Recently, we told you about the American College of Physicians' new recommendation against pelvic exams for healthy women who are not pregnant and show no symptoms of disease. The advice follows other recommendations in recent years that altered the traditional well-woman exam landscape.
In 2009, the U.S. Preventive Services Task Force recommended that women should start regular breast cancer screening at 50, instead of the traditional 40. It also said women should undergo the screening every two years, instead of every year. The CDC says women ages 40 to 49 should talk to their doctors about when to start getting mammograms.

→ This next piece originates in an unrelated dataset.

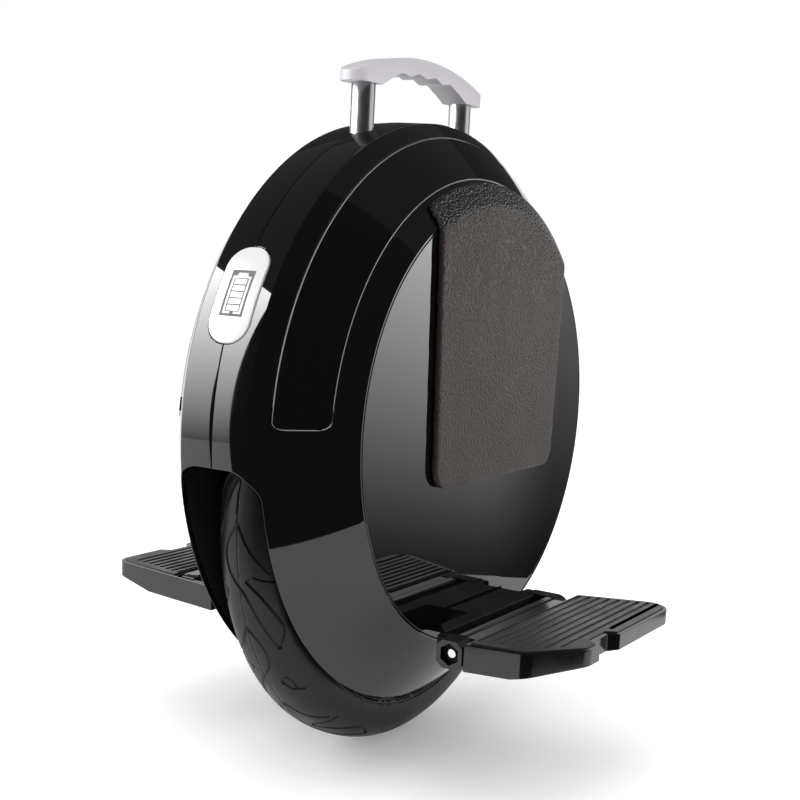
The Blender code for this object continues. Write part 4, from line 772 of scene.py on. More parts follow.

In 2012, the task force recommended that women between 21 and 65 should undergo cervical cancer screening, or a Pap smear, every three years. It recommended that women between 30 and 65 who don't want to have the screening that often could receive a Pap smear and HPV test every five years. Other groups – including the American College of Obstetricians and Gynecologists and the American Cancer Society – also recommend against annual screening.
If women don’t need pelvic exams, Pap smears and mammograms yearly, then do we still need the so-called annual exam?
"The message we don't want to send is that if you don't need a pelvic exam, you don't need to come in,” said Dr. Jennifer Israel, an assistant professor of obstetrics and gynecology at USC’s Keck School of Medicine.
She added: "We just want to make it very clear that if we're going to perform a pelvic exam, we should look for something very specific, and it should be done with the least harm or embarrassment to the patient."
Overall, Israel said, the annual exam is not a relic of the past; it's just a misnomer at this point. "If we were to change the annual 'exam' to annual 'visit,' there may be less confusion," she said.
It's "absolutely reasonable" to allow healthy women under 30 to visit the gynecologist every two to three years for breast exams and pelvic exams, said Israel.
However, she emphasized that annual visits are more than just a pelvic exam and Pap smear. For example, it's recommended that sexually active women get screened for sexually transmitted infections once a year, said Israel. At these visits, women can also be measured for height, weight and blood pressure, which can reveal hypertension, diabetes and heart disease, she added.
These visits are also opportunities for women to maintain a good patient-physician relationship, said Israel.